**TASK DESCRIPTION:** Only the lines from the one holding "build and write" through the one holding "bpy.data.objects.remove(obj)" are to be retyped, exactly as they appear, with both boundary lines included.

**RECORDED INFORMATION:**
○ ○ ○ ○

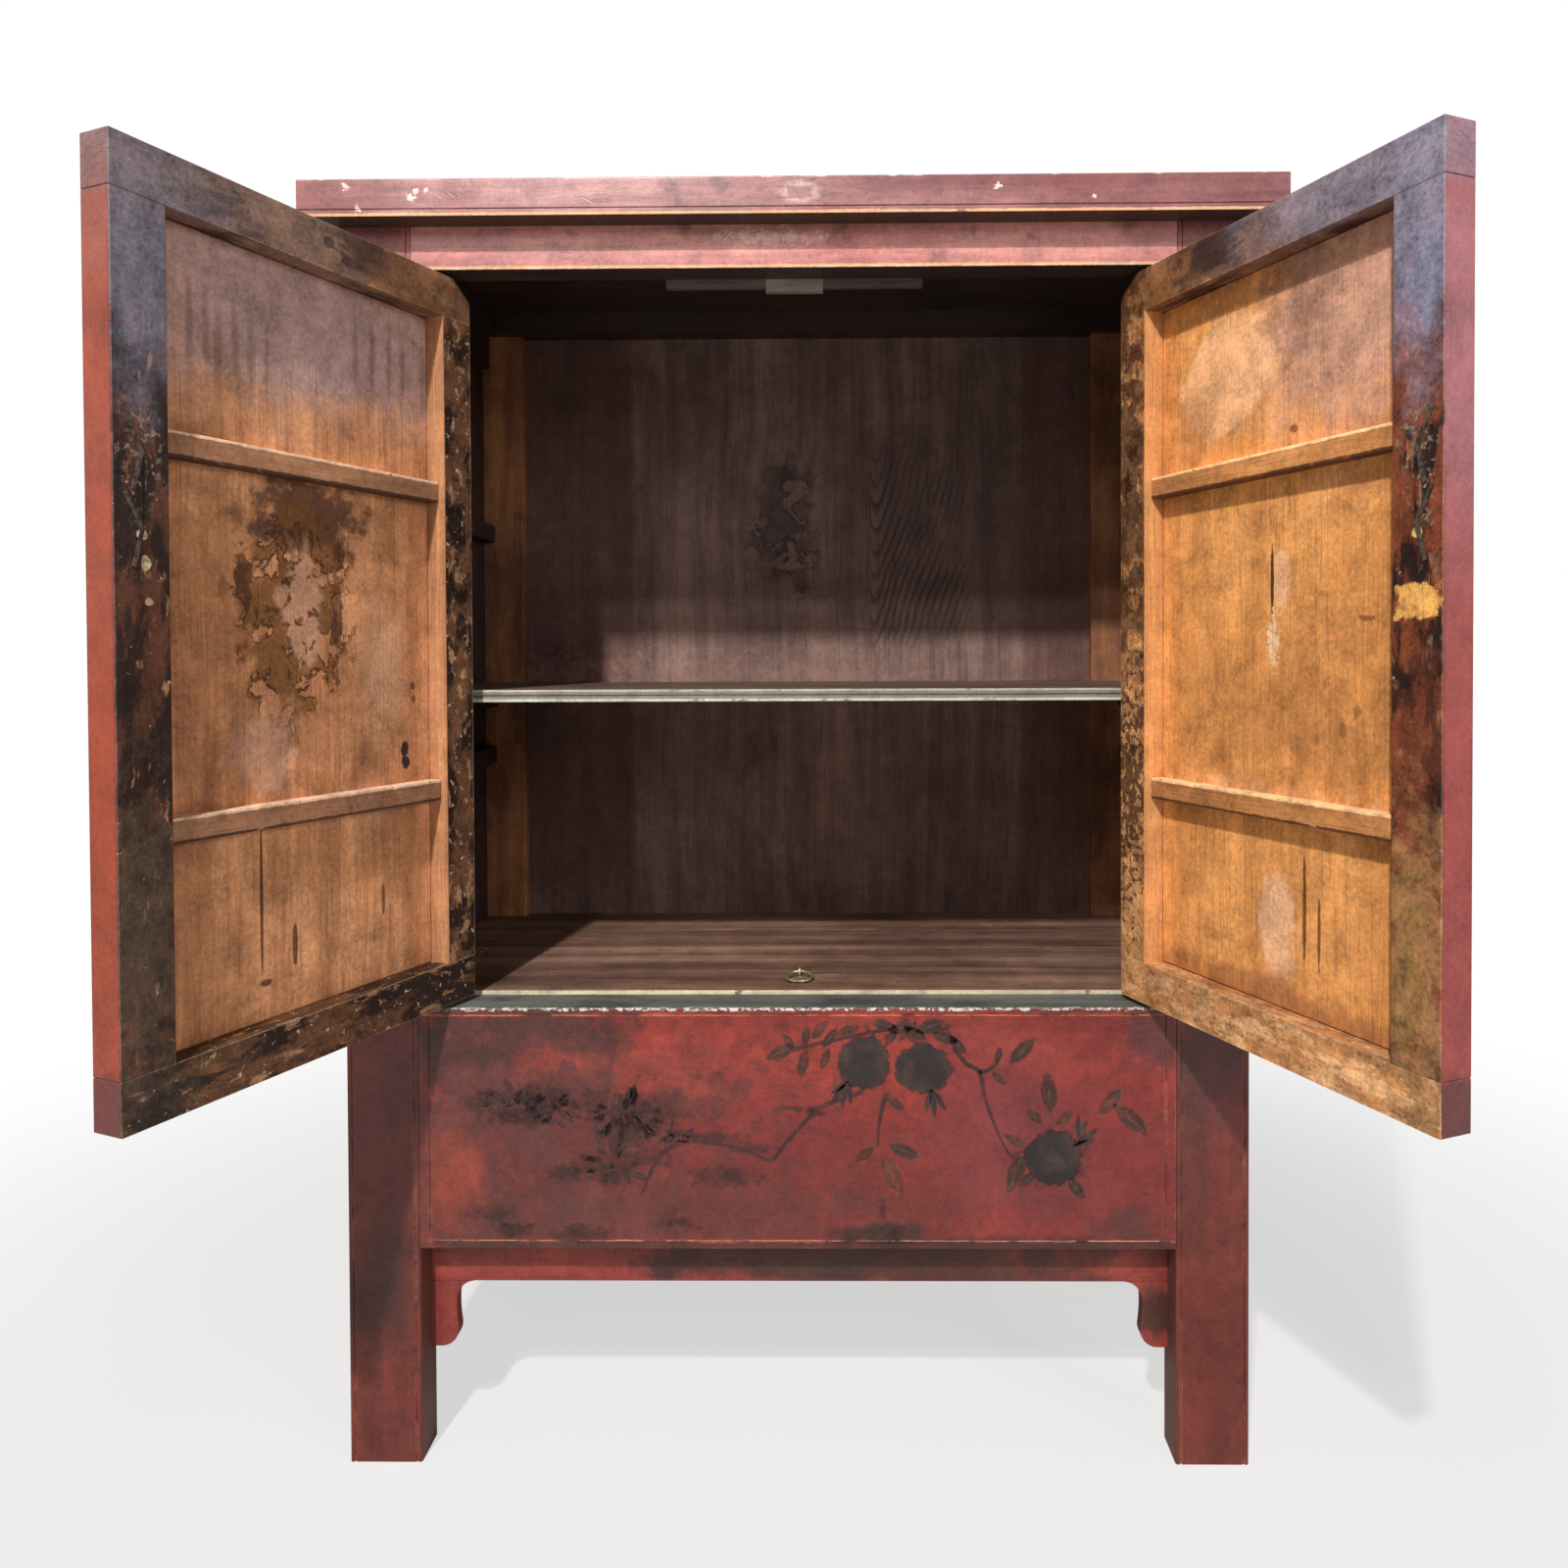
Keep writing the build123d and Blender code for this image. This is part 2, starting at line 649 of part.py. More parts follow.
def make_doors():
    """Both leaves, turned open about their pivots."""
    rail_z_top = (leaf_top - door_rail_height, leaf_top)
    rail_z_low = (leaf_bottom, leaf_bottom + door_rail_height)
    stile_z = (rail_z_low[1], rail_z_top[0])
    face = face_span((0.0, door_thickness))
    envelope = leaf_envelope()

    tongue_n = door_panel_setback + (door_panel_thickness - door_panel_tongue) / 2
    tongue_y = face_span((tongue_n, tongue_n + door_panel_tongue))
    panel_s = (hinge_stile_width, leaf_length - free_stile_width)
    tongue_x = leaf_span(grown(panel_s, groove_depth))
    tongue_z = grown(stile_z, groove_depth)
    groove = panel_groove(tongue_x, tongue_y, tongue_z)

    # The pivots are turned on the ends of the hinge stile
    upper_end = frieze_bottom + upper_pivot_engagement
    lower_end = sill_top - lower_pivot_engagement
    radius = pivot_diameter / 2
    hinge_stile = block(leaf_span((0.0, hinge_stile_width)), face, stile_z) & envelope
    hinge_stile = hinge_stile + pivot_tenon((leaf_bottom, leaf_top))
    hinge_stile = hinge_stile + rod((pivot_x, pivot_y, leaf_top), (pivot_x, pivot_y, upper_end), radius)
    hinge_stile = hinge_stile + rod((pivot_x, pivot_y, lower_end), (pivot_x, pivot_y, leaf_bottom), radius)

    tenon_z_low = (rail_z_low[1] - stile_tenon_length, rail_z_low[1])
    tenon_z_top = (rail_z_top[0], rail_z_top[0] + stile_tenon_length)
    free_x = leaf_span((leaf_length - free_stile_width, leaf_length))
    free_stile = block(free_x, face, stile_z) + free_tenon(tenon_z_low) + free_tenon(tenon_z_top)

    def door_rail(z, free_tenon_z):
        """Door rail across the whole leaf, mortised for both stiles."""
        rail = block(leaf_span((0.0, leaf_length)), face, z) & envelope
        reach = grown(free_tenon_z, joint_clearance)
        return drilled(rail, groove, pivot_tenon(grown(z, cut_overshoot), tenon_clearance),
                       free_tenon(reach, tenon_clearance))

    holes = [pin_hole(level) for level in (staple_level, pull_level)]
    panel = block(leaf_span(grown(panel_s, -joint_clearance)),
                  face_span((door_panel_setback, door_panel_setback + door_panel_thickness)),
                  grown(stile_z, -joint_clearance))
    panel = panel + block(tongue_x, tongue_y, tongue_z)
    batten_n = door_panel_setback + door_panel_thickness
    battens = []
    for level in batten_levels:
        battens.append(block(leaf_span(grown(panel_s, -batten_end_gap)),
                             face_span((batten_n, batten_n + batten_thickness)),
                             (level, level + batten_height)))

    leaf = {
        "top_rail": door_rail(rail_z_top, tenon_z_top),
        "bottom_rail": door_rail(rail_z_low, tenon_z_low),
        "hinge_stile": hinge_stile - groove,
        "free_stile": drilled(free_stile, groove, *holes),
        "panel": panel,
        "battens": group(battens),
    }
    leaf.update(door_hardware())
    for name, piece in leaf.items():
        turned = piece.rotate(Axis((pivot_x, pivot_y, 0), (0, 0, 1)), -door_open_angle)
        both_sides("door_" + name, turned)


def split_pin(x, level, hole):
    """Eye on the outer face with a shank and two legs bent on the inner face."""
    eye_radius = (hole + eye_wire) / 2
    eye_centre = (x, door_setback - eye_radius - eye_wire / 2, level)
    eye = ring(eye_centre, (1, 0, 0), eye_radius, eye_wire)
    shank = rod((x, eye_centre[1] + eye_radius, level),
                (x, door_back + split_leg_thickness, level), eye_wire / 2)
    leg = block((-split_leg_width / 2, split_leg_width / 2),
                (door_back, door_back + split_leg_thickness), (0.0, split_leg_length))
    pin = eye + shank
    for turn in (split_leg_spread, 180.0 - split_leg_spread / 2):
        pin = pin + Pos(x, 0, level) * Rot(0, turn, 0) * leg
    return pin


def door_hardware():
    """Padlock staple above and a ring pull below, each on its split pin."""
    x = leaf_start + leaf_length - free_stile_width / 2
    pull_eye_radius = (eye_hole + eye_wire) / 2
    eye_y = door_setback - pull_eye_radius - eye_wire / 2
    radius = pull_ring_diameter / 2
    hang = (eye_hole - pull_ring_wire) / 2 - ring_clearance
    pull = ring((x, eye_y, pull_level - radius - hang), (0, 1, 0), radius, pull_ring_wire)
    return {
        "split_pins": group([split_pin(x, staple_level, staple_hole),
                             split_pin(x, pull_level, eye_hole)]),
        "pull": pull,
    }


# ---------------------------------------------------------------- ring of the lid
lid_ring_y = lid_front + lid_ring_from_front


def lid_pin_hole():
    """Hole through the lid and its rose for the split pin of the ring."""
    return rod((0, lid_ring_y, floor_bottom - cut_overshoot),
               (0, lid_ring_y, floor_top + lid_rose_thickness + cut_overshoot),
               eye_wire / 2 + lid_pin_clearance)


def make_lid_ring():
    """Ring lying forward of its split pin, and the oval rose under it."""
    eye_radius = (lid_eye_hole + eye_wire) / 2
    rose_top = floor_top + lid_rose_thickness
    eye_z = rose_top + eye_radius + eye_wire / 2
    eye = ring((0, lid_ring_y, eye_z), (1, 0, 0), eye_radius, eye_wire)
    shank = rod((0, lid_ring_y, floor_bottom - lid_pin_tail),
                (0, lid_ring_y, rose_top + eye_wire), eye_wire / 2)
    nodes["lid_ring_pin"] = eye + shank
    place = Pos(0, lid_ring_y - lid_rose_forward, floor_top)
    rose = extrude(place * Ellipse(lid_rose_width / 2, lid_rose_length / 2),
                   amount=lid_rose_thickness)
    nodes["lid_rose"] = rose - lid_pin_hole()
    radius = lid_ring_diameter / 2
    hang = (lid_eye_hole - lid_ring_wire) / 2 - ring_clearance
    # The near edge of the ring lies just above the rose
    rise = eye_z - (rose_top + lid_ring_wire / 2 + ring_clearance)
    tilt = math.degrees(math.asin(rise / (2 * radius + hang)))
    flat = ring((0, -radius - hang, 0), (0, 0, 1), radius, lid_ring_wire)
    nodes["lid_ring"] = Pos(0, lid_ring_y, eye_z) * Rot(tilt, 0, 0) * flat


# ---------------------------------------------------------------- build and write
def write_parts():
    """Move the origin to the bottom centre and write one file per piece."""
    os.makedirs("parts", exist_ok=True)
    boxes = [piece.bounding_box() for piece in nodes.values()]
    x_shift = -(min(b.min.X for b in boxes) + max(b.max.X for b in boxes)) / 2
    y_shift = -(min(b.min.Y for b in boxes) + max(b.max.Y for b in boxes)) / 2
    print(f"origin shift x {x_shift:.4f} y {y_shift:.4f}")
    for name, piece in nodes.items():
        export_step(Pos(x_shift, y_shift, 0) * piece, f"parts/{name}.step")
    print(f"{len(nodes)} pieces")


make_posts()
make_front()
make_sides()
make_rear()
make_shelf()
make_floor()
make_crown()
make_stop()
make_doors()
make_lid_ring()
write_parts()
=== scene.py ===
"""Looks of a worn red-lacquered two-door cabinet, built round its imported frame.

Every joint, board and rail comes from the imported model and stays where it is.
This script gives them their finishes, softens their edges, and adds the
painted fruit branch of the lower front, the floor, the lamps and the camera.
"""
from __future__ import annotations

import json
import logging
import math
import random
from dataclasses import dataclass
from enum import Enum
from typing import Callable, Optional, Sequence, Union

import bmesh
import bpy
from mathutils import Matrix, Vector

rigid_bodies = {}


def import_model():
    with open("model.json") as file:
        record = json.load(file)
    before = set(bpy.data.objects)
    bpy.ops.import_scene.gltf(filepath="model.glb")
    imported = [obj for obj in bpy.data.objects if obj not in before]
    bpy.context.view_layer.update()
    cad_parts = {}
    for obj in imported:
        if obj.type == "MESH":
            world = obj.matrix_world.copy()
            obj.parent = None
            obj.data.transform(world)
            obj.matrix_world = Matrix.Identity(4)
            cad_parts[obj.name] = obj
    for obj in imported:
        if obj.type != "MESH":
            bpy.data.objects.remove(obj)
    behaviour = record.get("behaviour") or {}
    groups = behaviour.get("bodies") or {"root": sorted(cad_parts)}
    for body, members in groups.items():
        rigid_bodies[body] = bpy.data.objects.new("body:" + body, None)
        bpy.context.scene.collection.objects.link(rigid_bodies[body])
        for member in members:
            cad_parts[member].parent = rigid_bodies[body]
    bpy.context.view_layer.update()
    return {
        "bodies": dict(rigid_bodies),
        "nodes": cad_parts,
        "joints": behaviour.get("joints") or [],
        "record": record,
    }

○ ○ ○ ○

**RESULT FOR THIS TASK:**
# ---------------------------------------------------------------- build and write
def write_parts():
    """Move the origin to the bottom centre and write one file per piece."""
    os.makedirs("parts", exist_ok=True)
    boxes = [piece.bounding_box() for piece in nodes.values()]
    x_shift = -(min(b.min.X for b in boxes) + max(b.max.X for b in boxes)) / 2
    y_shift = -(min(b.min.Y for b in boxes) + max(b.max.Y for b in boxes)) / 2
    print(f"origin shift x {x_shift:.4f} y {y_shift:.4f}")
    for name, piece in nodes.items():
        export_step(Pos(x_shift, y_shift, 0) * piece, f"parts/{name}.step")
    print(f"{len(nodes)} pieces")


make_posts()
make_front()
make_sides()
make_rear()
make_shelf()
make_floor()
make_crown()
make_stop()
make_doors()
make_lid_ring()
write_parts()
=== scene.py ===
"""Looks of a worn red-lacquered two-door cabinet, built round its imported frame.

Every joint, board and rail comes from the imported model and stays where it is.
This script gives them their finishes, softens their edges, and adds the
painted fruit branch of the lower front, the floor, the lamps and the camera.
"""
from __future__ import annotations

import json
import logging
import math
import random
from dataclasses import dataclass
from enum import Enum
from typing import Callable, Optional, Sequence, Union

import bmesh
import bpy
from mathutils import Matrix, Vector

rigid_bodies = {}


def import_model():
    with open("model.json") as file:
        record = json.load(file)
    before = set(bpy.data.objects)
    bpy.ops.import_scene.gltf(filepath="model.glb")
    imported = [obj for obj in bpy.data.objects if obj not in before]
    bpy.context.view_layer.update()
    cad_parts = {}
    for obj in imported:
        if obj.type == "MESH":
            world = obj.matrix_world.copy()
            obj.parent = None
            obj.data.transform(world)
            obj.matrix_world = Matrix.Identity(4)
            cad_parts[obj.name] = obj
    for obj in imported:
        if obj.type != "MESH":
            bpy.data.objects.remove(obj)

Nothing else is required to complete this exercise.